The index for all items less food and energy increased 0.1 percent in August, the same increase as in July. The index for shelter rose, as did the indexes for apparel, tobacco, and alcoholic beverages. However the index for airline fares declined sharply, and the indexes for household furnishings and operations, recreation, and used cars and trucks also decreased in August, with the indexes for new vehicles and medical care unchanged.
The gasoline index declined sharply in August and was the main cause of the seasonally adjusted all items decrease. Other energy indexes were mixed, with the fuel oil index continuing to decline but the indexes for electricity and natural gas increasing in August. The food index rose 0.2 percent in August, with the indexes for eggs and for fruits and vegetables rising notably
And while energy was the culprit for the headline deflation with energy prices sliding 2.0% in August, here is some more details on where the BLS does see inflation:
The index for all items less food and energy increased 0.1 percent in August, as it did in July. The shelter index was the main source of the increase; it rose 0.2 percent in August following a 0.4 percent increase in July. The rent index rose 0.3 percent in August, the same increase as in July, while the index for owners' equivalent rent increased 0.2 percent. The index for lodging away from home, however, turned down in August, falling 0.6 percent after a 2.5 percent increase the prior month. The apparel index increased 0.3 percent in August, the same increase as last month. The tobacco index also rose in August, increasing 0.5 percent, and the index for alcoholic beverages advanced 0.1 percent. The medical care index was unchanged in August, with the indexes for hospital services and prescription drugs rising but the indexes for physicians' services and nonprescription drugs declining. The new vehicles index was unchanged in August, as was the index for personal care. Several indexes declined in August. The index for airline fares fell 3.1 percent after decreasing 5.6 percent in July. The index for used cars and trucks decreased 0.4 percent, its fourth decline in a row. The index for household furnishings and operations declined 0.3 percent, and the recreation index fell 0.1 percent.
The index for all items less food and energy has risen 1.8 percent over the past 12 months; the 12-month change has been 1.8 percent in five of the last 6 months. The indexes for shelter, medical care, new vehicles, recreation, and tobacco are among the indexes that have increased over the past year.
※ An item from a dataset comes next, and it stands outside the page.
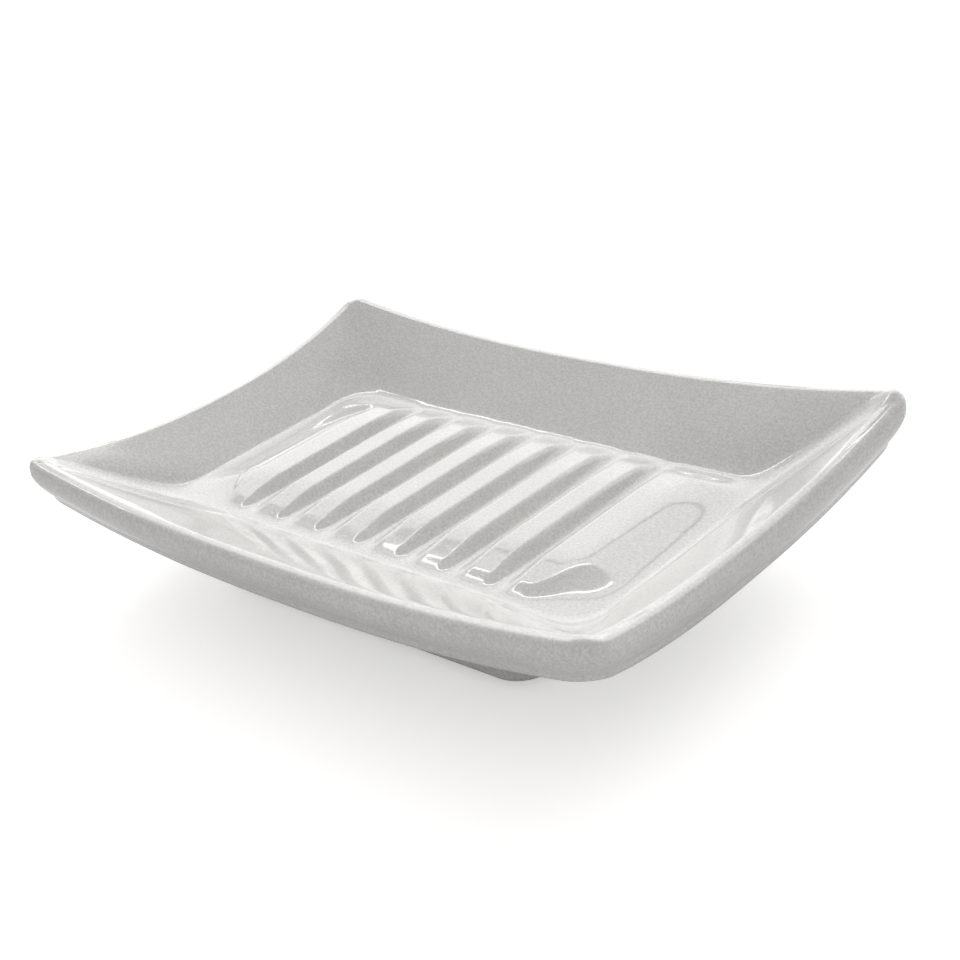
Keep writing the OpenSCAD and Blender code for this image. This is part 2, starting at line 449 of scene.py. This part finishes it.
def glaze_material():
    """Glossy white glaze with a fine speckle, a slightly wavy skin, and a bare matt standing face.

    Colour and roughness turn from the glaze's to the bare clay's, evenly, over
    a thin band of heights just above the standing face.
    """
    clay_colour = (0.62, 0.56, 0.47, 1)
    glazed_height, bare_height = foot_height + 0.35 * MM, foot_height + 0.15 * MM
    glaze_roughness, clay_roughness = 0.05, 0.75
    material, tree, shader = new_material("white_glaze")
    place = add_node(tree, "TexCoord").outputs["Object"]
    height = add_node(tree, "SeparateXYZ", {"Vector": place}).outputs["Z"]
    bare = spread(tree, height, glazed_height, bare_height)
    cloud = add_node(tree, "Group", {
        "Colour": (0.715, 0.7, 0.68, 1),
        "Second colour": (0.515, 0.525, 0.53, 1),
        "Broad scale": 70,
        "Fine scale": 2200,
        "Amount": 0.9,
    }, node_tree=mottle)
    wave = add_node(tree, "TexNoise", {"Vector": place, "Scale": 100, "Detail": 1})
    bump = add_node(tree, "Bump", {"Height": wave.outputs["Fac"], "Strength": 1, "Distance": 0.05 * MM})
    feed(tree, shader, {
        "Base Color": colour_mix(tree, bare, cloud.outputs["Colour"], clay_colour),
        "Roughness": spread(tree, bare, 0, 1, (glaze_roughness, clay_roughness)),
        "IOR": 1.52,
        "Normal": bump.outputs["Normal"],
    })
    return material


dish.data.materials.append(glaze_material())
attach(dish, "root")
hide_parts("dish_body")


# The pads: four soft clear discs pressed into sockets in the foot ring, so the
# dish doesn't slide or scratch. Each is turned from one profile, with a
# rounded rim and a shallow hollow in the face that it stands on.
PAD_STEPS, HOLLOW_STEPS, LOWER_STEPS, UPPER_STEPS = 64, 7, 8, 4
pad_lower_round, pad_upper_round = 0.4 * MM, 0.2 * MM
pad_hollow, hollow_radius_share = 0.12 * MM, 0.6
side_height_share = 0.6


def pad_profile(radius, thickness):
    """Radii and heights of a pad's profile, from near its standing face's middle out and up to its top.

    The hollow's height is its depth times the square of (1 less the square of
    the share of its radius). Quarter circles round the lower and upper edges.
    """
    share = np.linspace(0, 1, HOLLOW_STEPS + 1)[1:]
    lower = np.linspace(0, np.pi / 2, LOWER_STEPS + 1)
    upper = np.linspace(0, np.pi / 2, UPPER_STEPS + 1)
    radii = [radius * hollow_radius_share * share,
             radius - pad_lower_round + pad_lower_round * np.sin(lower),
             [radius],
             radius - pad_upper_round * (1 - np.cos(upper))]
    heights = [pad_hollow * (1 - share ** 2) ** 2,
               pad_lower_round * (1 - np.cos(lower)),
               [thickness * side_height_share],
               thickness - pad_upper_round * (1 - np.sin(upper))]
    return np.concatenate(radii), np.concatenate(heights)


def pad_mesh(low, high):
    """Points and faces of one pad: its profile turned about the upright line through its box's middle."""
    centre = (low + high) / 2
    radii, heights = pad_profile((high - low)[0] / 2, (high - low)[2])
    turns = np.linspace(0, 2 * np.pi, PAD_STEPS, endpoint=False)
    rings = np.stack([centre[0] + np.outer(radii, np.cos(turns)),
                      centre[1] + np.outer(radii, np.sin(turns)),
                      low[2] + np.outer(heights, np.ones(PAD_STEPS))], -1)
    step = np.arange(PAD_STEPS)
    middle = np.full(PAD_STEPS, len(rings) * PAD_STEPS)
    foot = np.stack([middle, (step + 1) % PAD_STEPS, step], -1)
    top = (len(rings) - 1) * PAD_STEPS + step
    points = np.concatenate([rings.reshape(-1, 3), [[centre[0], centre[1], low[2] + pad_hollow]]])
    return points, strip_faces(rings)[:, ::-1].tolist() + foot.tolist() + [top.tolist()]


def pad_material():
    """Soft clear plastic that has gone a little milky, duller where its cloud is denser."""
    low_roughness, high_roughness = 0.3, 0.5
    material, tree, shader = new_material("soft_pad")
    cloud = add_node(tree, "Group", {
        "Colour": (0.62, 0.65, 0.65, 1),
        "Second colour": (0.54, 0.57, 0.58, 1),
        "Broad scale": 300,
        "Fine scale": 4000,
        "Amount": 0.8,
    }, node_tree=mottle)
    feed(tree, shader, {
        "Base Color": cloud.outputs["Colour"],
        "Roughness": spread(tree, cloud.outputs["Mask"], 0, 1, (low_roughness, high_roughness)),
        "IOR": 1.45,
    })
    return material


soft_clear = pad_material()
for corner in ("front_left", "front_right", "back_left", "back_right"):
    pad_low, pad_high = (np.array(point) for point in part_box("pad_" + corner))
    pad = new_piece("soft_pad_" + corner, *pad_mesh(pad_low, pad_high))
    pad.data.materials.append(soft_clear)
    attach(pad, "root")
    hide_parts("pad_" + corner)


# The table top: a plain white sheet that runs out past the view. The dish is
# lit by a slightly greyer one than the camera sees, and its shadow stays.
table_half = 3.0
lit_white, seen_white = (0.8, 0.8, 0.8, 1), (0.95, 0.95, 0.95, 1)
camera_glow = 0.42


def ray_share(tree, *kinds):
    """1 for a ray of any of the named kinds and 0 for others: the sum of Light Path's outputs."""
    path = add_node(tree, "LightPath")
    total = path.outputs[kinds[0]]
    for kind in kinds[1:]:
        total = reckon(tree, "ADD", total, path.outputs[kind], use_clamp=True)
    return total


def table_top():
    """A level square about the origin, at the height that the dish stands on."""
    corners = np.array([[-1, -1, 0], [1, -1, 0], [1, 1, 0], [-1, 1, 0]])
    table = new_piece("table_top", table_half * corners, [[0, 1, 2, 3]])
    material, tree, shader = new_material("white_sheet")
    seen = ray_share(tree, "Is Camera Ray", "Is Glossy Ray", "Is Transmission Ray")
    glow = reckon(tree, "MULTIPLY", ray_share(tree, "Is Camera Ray"), camera_glow)
    feed(tree, shader, {
        "Base Color": colour_mix(tree, seen, lit_white, seen_white),
        "Roughness": 0.9,
        "Specular IOR Level": 0,
        "Emission Color": (1, 1, 1, 1),
        "Emission Strength": glow,
    })
    table.data.materials.append(material)


table_top()


# The studio: a wide white window behind and to the left of the dish, a bright
# strip along the top of its left part, and a greyer room everywhere else.
# Turns are in degrees from +Y towards +X, and heights are a direction's own Z.
window_colour, strip_colour = (2.7, 2.7, 2.65, 1), (12, 12, 12, 1)
room_low_colour, room_high_colour = (0.56, 0.555, 0.545, 1), (0.69, 0.68, 0.67, 1)
room_low, room_high = 0.1, 0.8
window_left, window_left_fade = -66, (-0.34, 0.1)
window_right, window_right_fade = 18, (0.15, -0.1)
window_top_fade = (0.76, 0.71)
post_turn, post_half = -12, 0.02
rails = ((0.27, 0.02), (0.17, 0.016), (0.62, 0.01))
strip_left, strip_right, strip_end_fade = -80, -30, 0.02
strip_low, strip_high, strip_side_fade = 0.7, 0.722, 0.004


def studio_world():
    """World colour from the direction, and plain white to the camera.

    The window is a product of smooth steps: it runs between two turns, with a
    long fade on the left, and up to a height. One thin post and three thin
    rails cross it. The strip is such a product too, and the room brightens
    with height in one smooth step.
    """
    world = bpy.data.worlds.new("studio")
    bpy.context.scene.world = world
    world.use_nodes = True
    tree = world.node_tree
    direction = add_node(tree, "TexCoord").outputs["Generated"]
    height = add_node(tree, "SeparateXYZ", {"Vector": direction}).outputs["Z"]
    level = add_node(tree, "VectorMath", {0: direction, 1: (1, 1, 0)}, operation="MULTIPLY")
    unit = add_node(tree, "VectorMath", {0: level.outputs["Vector"]}, operation="NORMALIZE")

    def past(turn):
        """Sine of how far the direction is turned past a turn."""
        turn = np.radians(turn)
        across = (np.cos(turn), -np.sin(turn), 0)
        dot = add_node(tree, "VectorMath", {0: unit.outputs["Vector"], 1: across}, operation="DOT_PRODUCT")
        return dot.outputs["Value"]

    def step(value, dark, bright):
        """Smooth step of a value, from 0 at dark to 1 at bright."""
        return spread(tree, value, dark, bright, interpolation_type="SMOOTHSTEP")

    def bar(value, middle, half):
        """0 on a thin bar about a middle value, 1 away from it, with a smooth step over its outer half."""
        offset = reckon(tree, "ABSOLUTE", reckon(tree, "SUBTRACT", value, middle))
        return step(offset, half / 2, half)

    def product(*values):
        """Product of several values."""
        total = values[0]
        for value in values[1:]:
            total = reckon(tree, "MULTIPLY", total, value)
        return total

    sides = [step(past(window_left), *window_left_fade), step(past(window_right), *window_right_fade)]
    bars = [bar(past(post_turn), 0, post_half)] + [bar(height, middle, half) for middle, half in rails]
    window = product(*sides, step(height, *window_top_fade), *bars)
    strip = product(step(past(strip_left), -strip_end_fade, strip_end_fade),
                    step(past(strip_right), strip_end_fade, -strip_end_fade),
                    step(height, strip_low, strip_low + strip_side_fade),
                    step(height, strip_high, strip_high - strip_side_fade))
    room = colour_mix(tree, step(height, room_low, room_high), room_low_colour, room_high_colour)
    lit = colour_mix(tree, strip, colour_mix(tree, window, room, window_colour), strip_colour)
    shown = colour_mix(tree, ray_share(tree, "Is Camera Ray", "Is Transmission Ray"), lit, (1, 1, 1, 1))
    feed(tree, tree.nodes["Background"], {"Color": shown})


studio_world()


# The camera stands at the photograph's place: front right of the dish, looking
# down at it, and turned a little about its own axis. Its turn is from -Y
# towards +X, and its picture's centre is off the middle, as in a cropped photo.
camera_turn, camera_rise, camera_roll = np.radians([46.84, 26.27, -9.98])
camera_distance, camera_aim = 287.8 * MM, np.array([-3.52, -0.17, 13.94]) * MM
picture_pixels, focal_pixels = 960, 1590.3
centre_pixel_x, centre_pixel_y = 438.1, 495.4


def photo_camera():
    """A camera set back from its aim, along the line given by its turn and its rise.

    Its own right and top are the level direction and the one square to it,
    turned by the roll. Focal length and picture centre become shares of the
    picture's width, times the sensor's width for the lens.
    """
    back = np.array([np.sin(camera_turn) * np.cos(camera_rise),
                     -np.cos(camera_turn) * np.cos(camera_rise), np.sin(camera_rise)])
    level = np.array([np.cos(camera_turn), np.sin(camera_turn), 0])
    up = np.cross(back, level)
    right = level * np.cos(camera_roll) + up * np.sin(camera_roll)
    top = up * np.cos(camera_roll) - level * np.sin(camera_roll)
    data = bpy.data.cameras.new("photo_camera")
    data.sensor_width = 36
    data.lens = focal_pixels / picture_pixels * data.sensor_width
    data.shift_x = (picture_pixels / 2 - centre_pixel_x) / picture_pixels
    data.shift_y = (centre_pixel_y - picture_pixels / 2) / picture_pixels
    data.clip_start = 0.01
    camera = bpy.data.objects.new("photo_camera", data)
    turned = Matrix(np.column_stack([right, top, back]).tolist()).to_4x4()
    camera.matrix_world = Matrix.Translation(Vector(camera_aim + back * camera_distance)) @ turned
    bpy.context.scene.collection.objects.link(camera)
    bpy.context.scene.camera = camera


photo_camera()

bpy.context.scene.view_settings.view_transform = "Standard"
In contrast, the indexes for airline fares, apparel, used cars and trucks, and household furnishings and operations have all declined over the last 12 months.
Finally, while the Fed now has to decide if it will hike rates with the first headline deflation in 7 months, here is the biggest threat for the Fed - imported deflation, which as we noted last week in our post on tumbling import prices, is sending a recession-level deflation impulse and is the reason why Goldman is saying far from hiking, the Fed should consider easing at this point.